Tudo é representação mental. A realidade
se forma em minha mente, portanto é um construto de minha subjetividade. As pessoas
que se aproximam de mim, o lugar onde estou, e as coisas com as quais entro em
contato e penso possuí-las. Tudo isso nada mais é do que representação. Uma espécie
de espectro criado para dar sentido para a minha vida.
Ontem tive uma experiência
reveladora. Uma mulher de 80 anos me procurou para uma avaliação. Ela foi até o
consultório com a filha. Quando abri a porta percebi no rosto da filha certa
irritabilidade por estar ali. Ela logo começou a dizer que a mãe era muito
problemática: “Ela tem tudo do bom e do melhor, mas vive reclamando de doença”,
e continuou: “Ao invés de pensar em viajar para se distrair, ela só fica em
casa reclamando e chateando os outros. Eu não tenho tempo para ficar escutando lamentações”.
Quando a filha se silenciou, subitamente eu me lembrei de no passado tentar uma
saída alternativa para os lamentos de minha mãe. Quis fazer de tudo para libertar
minha mãe e, consequentemente, me aliviar também. Eu nunca consegui. Hoje, o
meu cenário é o mesmo de antes. Eu continuo a tentar libertar minha mãe através
de outras mães e de seus filhos angustiados. Eu estou no outro. Conheço bem a
cena porque pude vivenciá-la durantes anos. O problema não é esse. Isso até me
dá certa competência para realizar o meu trabalho. O problema é pensar que
continuo tentando salvar a minha mãe. Isso só reforça o que tenho lido no livro
de Timothy D. Wilson, “Strangers to ourselves”. Sempre achei que a escolha de
minha carreira profissional tinha sido em decorrência de querer ajudar as pessoas
a se sentirem menos limitadas, livres para seguir os próprios passos. Mas, como
Timothy D. Wilson escreve: “Todos os seres humanos são cegos para as causas de
suas escolhas e, portanto, têm um confabulador
que inventa motivos”. Quem escolhe primeiro são as nossas imagens inconscientes,
para depois a consciência arrumar uma justificativa para tal escolha.
Penso se eu não seria mais feliz se pudesse
ter escolhido minha carreira profissional por mim mesmo, sem influências de meu
vivido relacional. Isso só é mais lucubração. Nada pode ser diferente daquilo
que nos marcou. Sou um ser incerto nas trilhas incertas da minha vida. Sou um
desconhecido para mim mesmo. Só tenho aquilo que sou. Ninguém pode escapar do
próprio destino.
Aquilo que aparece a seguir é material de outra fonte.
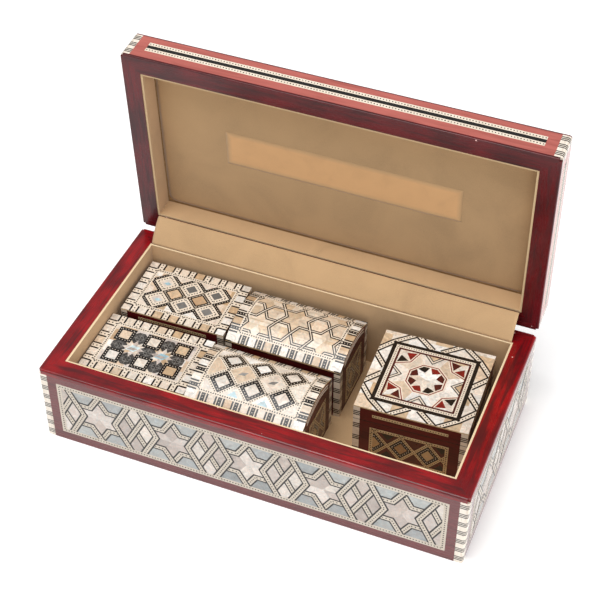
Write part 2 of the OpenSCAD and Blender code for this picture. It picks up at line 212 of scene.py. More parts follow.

Não me refiro ao destino como algo místico, mas como uma
estrada repleta de bifurcações, uma complexidade. Vejo o destino como um
aprendido inconsciente. Ele nos permite a adaptação. A existência de cada um é mais
importante do que o porquê e o como.
Se eu posso compreender assim, mesmo
duvidando, tenho a capacidade de me reinventar. Olhar para o dia chuvoso que
está por vir e saber que lá por trás das nuvens baixas existe ainda um céu azul
brilhante, grandioso e infinito em sua beleza.